The -v switch make it verbose.

Tip: If you want just a temporary directory a better alternative may be mktemp (make termporary): mktemp -p.


mv (move) is a command to move and rename files and directories. It can be very dangerous so it is prudent to limit its scope:

alias mv=' timeout 8 mv -iv'

This alias suspends mv after eight seconds, asks confirmation to delete three or more files, lists the operations in progress and does not store itself in the shell history file if the shell is configured to ignore space starting commands.

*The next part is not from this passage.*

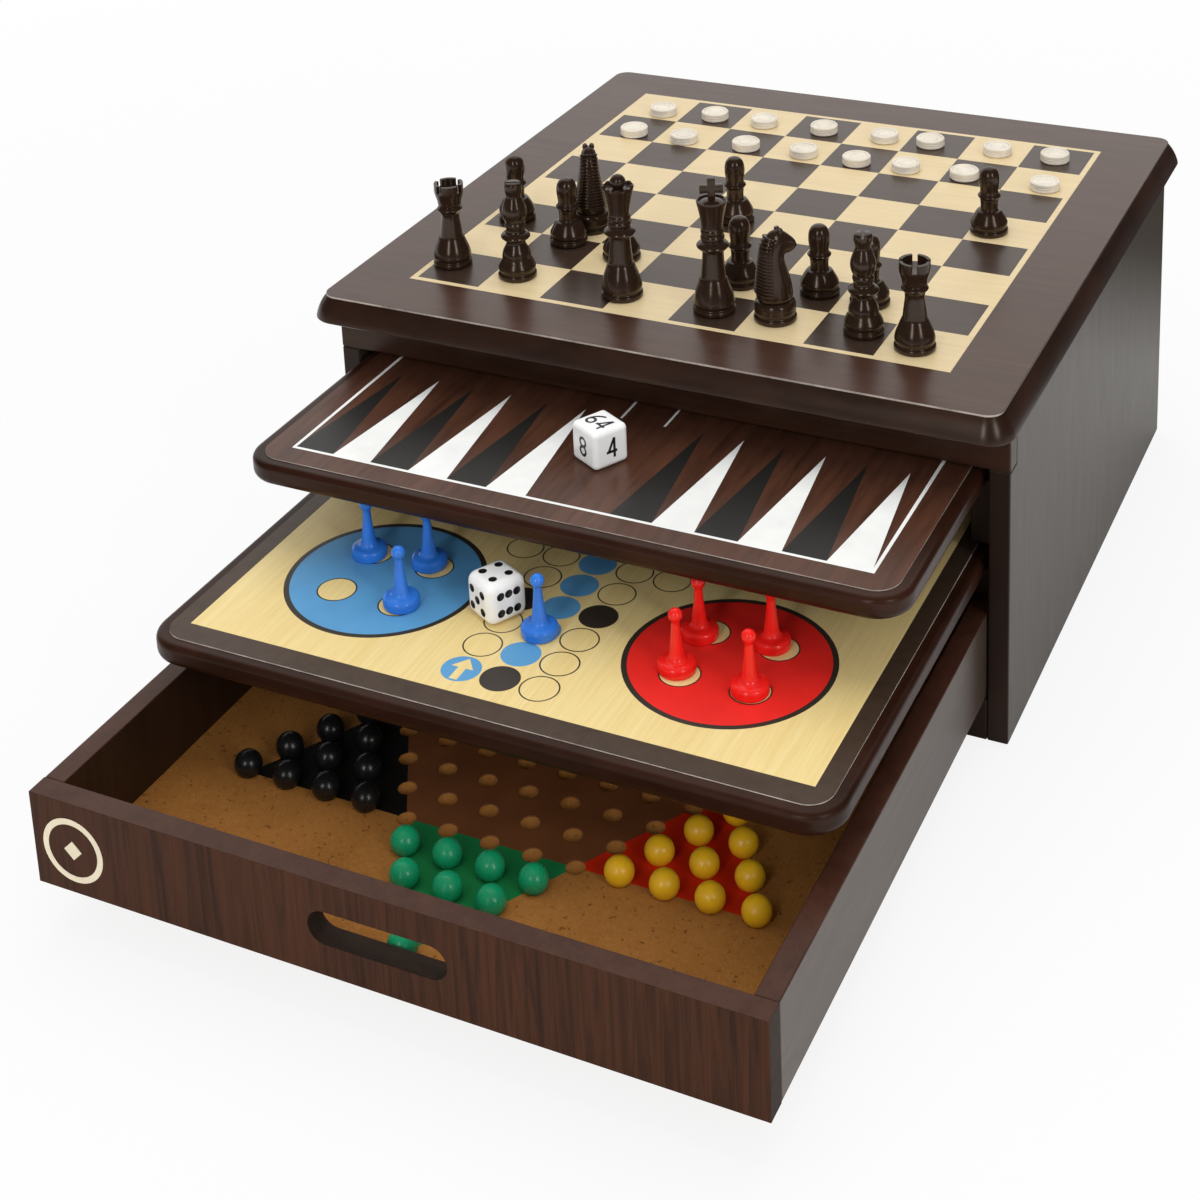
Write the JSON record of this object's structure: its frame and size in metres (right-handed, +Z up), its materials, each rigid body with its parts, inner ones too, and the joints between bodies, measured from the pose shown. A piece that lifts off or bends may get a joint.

rm (remove) is a command to delete files and directories. It can be very dangerous so it is prudent to limit its scope:

alias rm=' timeout 3 rm -Iv --one-file-system'

This alias suspends rm after three seconds, asks confirmation to delete three or more files, lists the operations in progress, does not involve more than one file systems and does not store itself in the shell history file if the shell is configured to ignore space starting commands. Substitute -I with -i if you prefer to confirm even for one file.


sed (stream editor) is a Unix utility that parses and transforms text.

Here is a handy list of sed one-liners examples.

Tip: More powerful alternatives are AWK and even Perl language.


seq (sequence) is a utility for generating a sequence of numbers. Shell built-in alternatives are available, so it is good practice to use them as explained on Wikipedia.


shred is a command to securely delete files and directories. It can be very dangerous so it is prudent to limit its scope:

alias shred=' timeout 3 shred -v'

This alias suspends shred after three seconds, lists the operations in progress, and does not store itself in the shell history file if the shell is configured to ignore space starting commands.


Sudo (as superuser do) is a program for Unix-like computer operating systems that allows users to run programs with the security privileges of another user (normally the superuser, or root). See Sudo.